Phase 2 – Employer Partners

Ian then went on to outline phase 2 of the CIMSPA Academy, aimed at providing employers with a bespoke training management system for their organisation. They will be able to:

  • Have their own branded version of the CIMSPA Academy and select which of the 2000+ courses they would like their employees to have access to – depending on their training needs analysis.
  • Monitor compliance – using a traffic light system, individual employees will be monitored to ensure they are completing the training you have set as their employer.
  • Performance management – can be tied into personal development reviews. Line managers can send courses to individuals to complete following their development reviews to ensure ongoing CPD and continual improvement.
  • Coaching and mentoring – the system allows you to setup an internal network to put junior colleagues in touch with senior colleagues with similar interests / skill sets to aid with mentoring, coaching and personal development.
  • Staff surveys – a functional 360 feedback system allows employers to gain valuable feedback from their employees to help with morale and retention.
  • Programme authoring – perhaps the most powerful element of the system – allow employers to create their own eLearning courses. Move your inductions online, upload policies and procedures and report on when employees have downloaded / read them.

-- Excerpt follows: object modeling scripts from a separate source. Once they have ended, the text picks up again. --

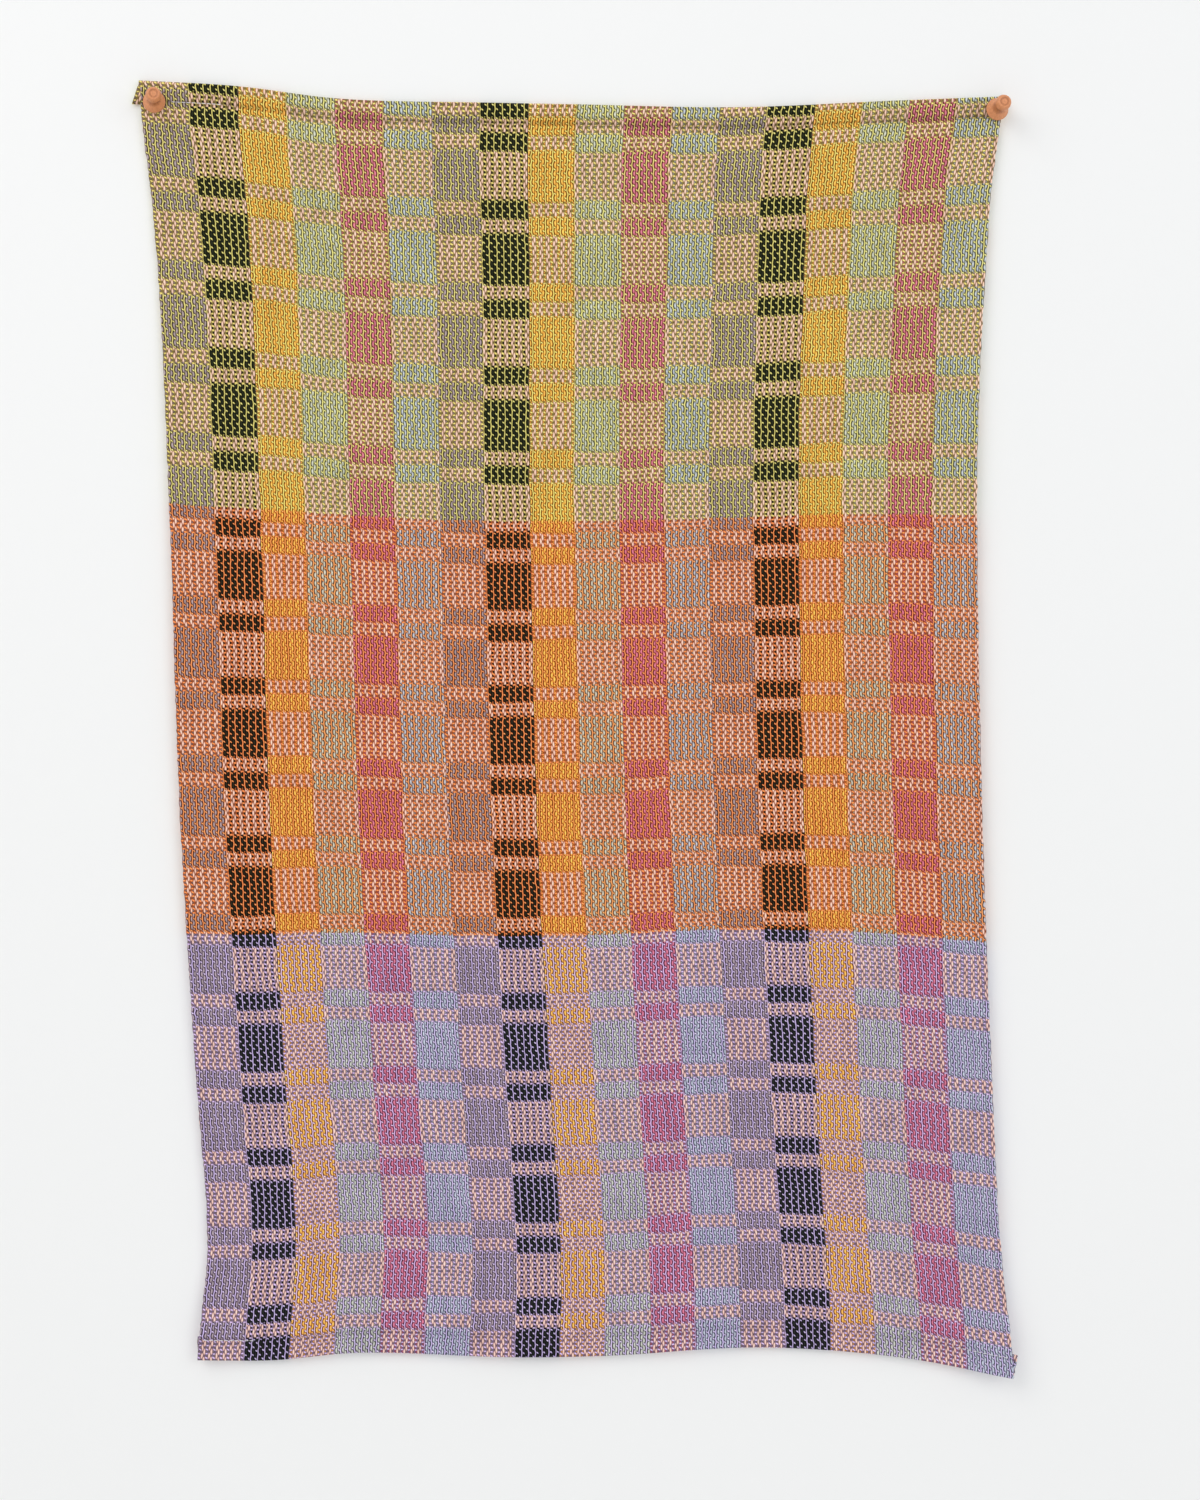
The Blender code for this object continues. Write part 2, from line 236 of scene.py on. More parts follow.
# %% Turn lengths of cloth into picks
PICK_HEIGHTS = {"olive": 1.245 * MM, "orange": 1.150 * MM, "lavender": 1.137 * MM}
FOLD_PLACES = (0.0, 0.4, 1.0)
TOP_FOLD_PICKS = (-19.5, -23.0, -18.0)
BOTTOM_FOLD_PICKS = (611.0, 615.0, 615.5)
FIRST_PICK = -52.0
LAST_PICK = 648.0
PICKS = LAST_PICK - FIRST_PICK


def cloth_length(pick):
    """Length of cloth from pick 0 to a pick, below zero above it."""
    knots = np.array([FIRST_PICK, ORANGE_FROM, LAVENDER_FROM, LAST_PICK])
    steps = np.diff(knots) * np.array(list(PICK_HEIGHTS.values()))
    lengths = np.concatenate([[0], np.cumsum(steps)]) + FIRST_PICK * PICK_HEIGHTS["olive"]
    return np.interp(pick, knots, lengths)


def pick_at(length):
    """The pick at a length of cloth from pick 0."""
    picks = np.linspace(FIRST_PICK, LAST_PICK, 1401)
    return np.interp(length, cloth_length(picks), picks)


print("cloth between the folds:", round(cloth_length(615) - cloth_length(-23), 4), "m")

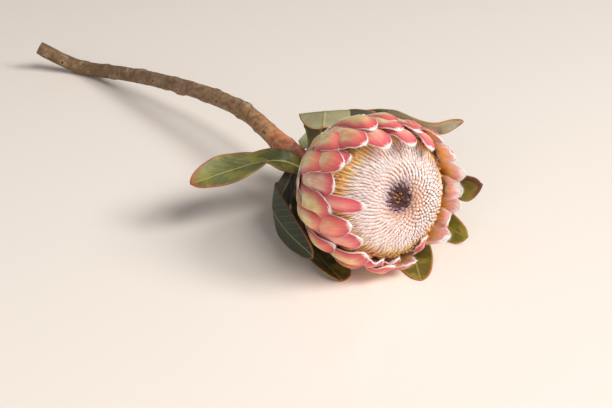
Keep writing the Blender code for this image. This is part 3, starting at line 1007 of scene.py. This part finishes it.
# %% [markdown]
# ## The stem
#
# The stem is a rolled grid swept along its line. What makes it wood is the relief: leaf
# scars wind round it every centimetre or so, each a low swelling with a sunken eye, and
# shallow cracks run along it. Both are real shape here, because they show at the outline.
# Under the head the bark is still young and pink; further back it is grey brown.

# %% Bark relief
KNOBS = (  # distance behind the neck, degrees round, size, rise
    (62, 195, 5.46, 2.2), (118, 20, 5.2, 2.0), (205, 200, 4.94, 2.0), (52, 255, 6.0, 2.2),
    (74, 300, 4.5, 1.4),
)
scar_chance = np.random.default_rng(3)
scars = [(along, math.radians(around), size, rise) for along, around, size, rise in KNOBS]
place_on_stem = 50.0
turn = 0.6
while place_on_stem < STEM_LENGTH - 8:
    size = scar_chance.uniform(3.2, 4.6)
    scars.append((place_on_stem, turn % math.tau, size, scar_chance.uniform(0.6, 1.25)))
    place_on_stem += scar_chance.uniform(6.5, 13)
    turn += GOLDEN_TURN + scar_chance.normal(0, 0.2)


def bark_relief(distance, angle, radius):
    """How far the bark stands out here, and how much of a scar's eye this is."""
    rise, eye = 0.0, 0.0
    for along, around, size, height in scars:
        ahead = distance - along
        if abs(ahead) > 3 * size:
            continue
        beside = ((angle - around + math.pi) % math.tau - math.pi) * radius
        # a swelling that is steep on the side of the head, with a sunken eye
        stretched = ahead / (size * (0.75 if ahead < 0 else 1.3))
        away = stretched ** 2 + (beside / size) ** 2
        rise += height * math.exp(-away)
        centre = math.exp(-away * 7)
        rise -= 0.45 * height * centre
        eye = max(eye, centre)
    ring = Vector((math.cos(angle), math.sin(angle), 0)) * radius
    coarse = noise.noise(ring * 0.3 + Vector((0, 0, distance * 0.045)))
    cracks = noise.noise(ring * 0.9 + Vector((7, 0, distance * 0.09)))
    fine = noise.noise(ring * 1.6 + Vector((0, 9, distance * 0.5)))
    age = min(distance / 60, 1)
    return rise + 0.55 * coarse + age * (0.4 * cracks + 0.14 * fine), eye


STEM_MARKS = ("along", "eye", "cut")
END_ROWS = 4  # rows that close the cut end
STEM_COLUMNS, STEM_ROWS = 48, 330


def stem_place(across, up):
    row = up * STEM_ROWS
    last = STEM_ROWS - END_ROWS
    distance = min(max(row - 1, 0) / (last - 1), 1) * STEM_LENGTH
    centre, radius, direction = stem_at(distance)
    angle = math.pi * across
    first = (Vector((0, 0, 1)) - direction * direction.z).normalized()
    second = direction.cross(first)
    relief, eye = bark_relief(distance, angle, radius)
    bare = 0.0
    if row < 0.5:  # the first row closes the tube at the neck
        reach = 0
    elif row <= last + 0.5:
        reach = radius + relief
    else:
        inward = (row - last) / END_ROWS
        reach = (radius + relief) * (1 - inward) ** 0.6
        centre = centre + direction * 0.35 * math.sin(inward * math.pi / 2)
        bare = 1.0
    outward = first * math.cos(angle) + second * math.sin(angle)
    return centre + outward * reach, (distance, eye, bare)


bark, tree, shader = new_material("bark", Roughness=0.72, Specular_IOR_Level=0.3)
along, eye, cut = (mark_value(tree, mark) for mark in STEM_MARKS)
drift = calculate(tree, "MULTIPLY_ADD", grain(tree, 60, 4), 50.0, -25.0)
where = calculate(tree, "DIVIDE", calculate(tree, "ADD", along, drift), STEM_LENGTH)
skin = ramp(tree, where, (
    (0.0, "F4A490"), (0.08, "EA8E72"), (0.13, "CC8058"), (0.19, "BC8860"), (0.3, "947250"),
    (0.5, "8A6E54"), (0.75, "7D6249"), (1.0, "75583A"),
))
lichen = between(tree, grain(tree, 130, 5), 0.5, 0.68, 0.0, 0.55)
dirt = between(tree, grain(tree, 210, 6), 0.62, 0.34, 0.0, 0.5)
rim = calculate(tree, "MULTIPLY", between(tree, eye, 0.03, 0.2), between(tree, eye, 0.5, 0.25))
wood = mixed(tree, between(tree, grain(tree, 400), 0.3, 0.7), "8A7A63", "B5A184")
skin = coated(
    tree, skin, (lichen, "9B8F74"), (dirt, "4A3220"),
    (between(tree, eye, 0.35, 0.9, 0.0, 0.75), "3B2517"),
    (calculate(tree, "MULTIPLY", rim, 0.5), "B99673"), (cut, wood),
)
finish_material(tree, shader, skin, grain(tree, 650, 6), 0.35)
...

Ian went on to outline this platform will be a major benefit to employers. A pilot will be taking place over the summer with partners at Everybody Sport and Recreation. Following a successful pilot CIMSPA hopes to have this product available later in 2017.

Ian mentioned that this product would be exclusively for CIMSPA employer partners and those who are not currently in partnership could sign up online at

Tara outlined that whilst this product will not be free for employers and an exact costing model has not yet been agreed, it will be significantly cheaper than existing off the shelf products which cost upwards of £70k and bespoke products costing upwards of £250k.

All CIMSPA employer partners will be contacted once further information is available.